I have a function in which I am provided with a template and must return the IDs of the k
most similar templates in my gallery (I am using cosine similarity to generate a similarity score between the templates).
I considered using a heap as discussed in this post.
However, the issue is that gallery can contain multiple different templates which belong to a single ID. In my function, I must return k
unique IDs.
For context, I am doing a facial recognition application. I can have multiple different templates belonging to a single person in my gallery (the person was enrolled in the gallery using multiple different images, hence multiple templates belonging to their ID). The search function should return the k
most similar people to the provided template (and thus not return the same ID more than once).

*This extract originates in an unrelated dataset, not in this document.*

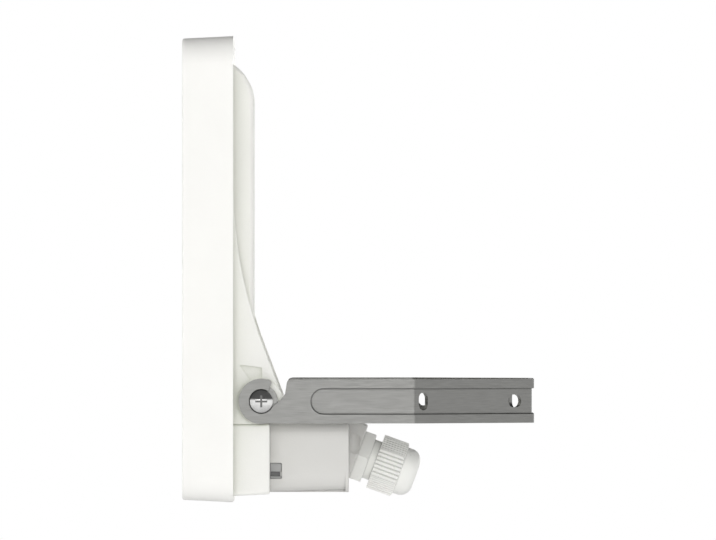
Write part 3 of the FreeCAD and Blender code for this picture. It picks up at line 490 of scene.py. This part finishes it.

Would appreciate an efficient algorithm for doing so in C++.
Edit: Code snipped for my proposed solution with heap (does not deal with duplicates properly)
std::priority_queue<std::pair<double, std::string>, std::vector<std::pair<double, std::string> >, std::greater<> > queue;
for(const auto& templPair : m_gallery) {
try{
double similairty = computeSimilarityScore(templPair.templ, idTemplateDeserial);
if (queue.size() < candidateListLength) {
queue.push(std::pair<double, std::string>(similairty, templPair.id));
} else if (queue.top().first < similairty) {
queue.pop();
queue.push(std::pair<double, std::string>(similairty, templPair.id));
}
} catch(...) {
std::cout << "Unable to compute similarity\n";
continue;
}
}
// CandidateListLength number of IDs with the highest scores will be in queue
Here is an example to hopefully help. For the sake of simplicity, I will assume that the similarity score has already been computed for the templates.
Template 1: similarity score: 0.4, ID: Cyrus
Template 2: similarity score: 0.5, ID: James
Template 3: similarity score: 0.9, ID: Bob
Template 4: similarity score: 0.8, ID: Cyrus
Template 5: similarity score: 0.7, ID: Vanessa
Template 6: similarity score: 0.3, ID: Ariana
Getting the IDs of the top 3 scoring templates will return [Bob, Cyrus, Vanessa]